La cuisine belge est ceci dit depuis longtemps reconnue. En 1972, "La Villa Lorraine" de Marcel Kreusch devenait le premier trois-étoiles hors de France. Tandis que Pierre Wynants, récemment décoré d’un titre de docteur Honoris Causa par l’Université de Tours - il avait été fait chevalier de la Légion d’honneur en 2004 -, a détenu un record de longévité, conservant ses trois macarons pendant vingt-sept ans au "Comme chez soi", de 1979 à 2006.
La nouvelle école flamande
Depuis, une nouvelle génération a pris le relais des Kreusch, Wynants, Pierre Romeyer (3 étoiles de 1983-1994) et Jean-Pierre Bruneau (1988-2003). Désormais, ce ne sont plus des Bruxellois mais des Flamands qui sont au firmament du Michelin : Geert Van Hecke au "Karmeliet" à Bruges (depuis 1996), Peter Goossens au "Hof Van Cleve" à Kruishoutem (depuis 2004) et Gert De Mangeleer au "Hertog Jan" à Bruges (depuis 2011). Depuis une quinzaine d’années déjà, c’est en effet surtout au nord du pays que les choses se passent…
Les raisons sont multiples. Il y a d’abord le pouvoir d’achat - se payer une table étoilée est un luxe, tandis que les investissements pour proposer une grande cuisine gastronomique sont énormes… Mais on sait aussi qu’il est désormais au moins autant question de communication.
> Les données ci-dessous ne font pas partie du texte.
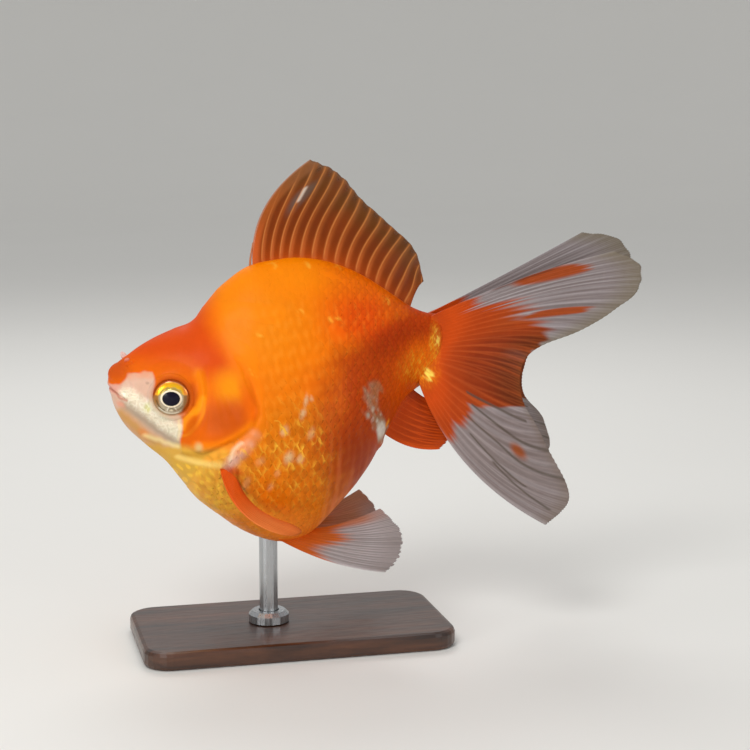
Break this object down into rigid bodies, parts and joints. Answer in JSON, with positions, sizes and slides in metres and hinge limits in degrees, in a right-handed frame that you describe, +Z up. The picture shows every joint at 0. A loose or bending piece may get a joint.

Après la vague de la cuisine "fusion" dans les années 1990, on a assisté à l’arrivée sur le devant de la scène de la cuisine moléculaire, menée par l’Espagnol Ferran Adrià au "El Bulli" et sanctifiée par une "Une" restée célèbre du "New York Times" sur la "Nueva Nouvelle cuisine" , faisant chuter la France de son piédestal. Mais si l’Espagne, et la Catalogne en particulier, s’est ainsi retrouvée propulsée au-devant de la scène, ce n’est pas que par le génie de ses chefs. La région catalane a en effet beaucoup investi pour faire venir les gourmets sur ses terres, pour aider ses chefs à développer leurs restaurants.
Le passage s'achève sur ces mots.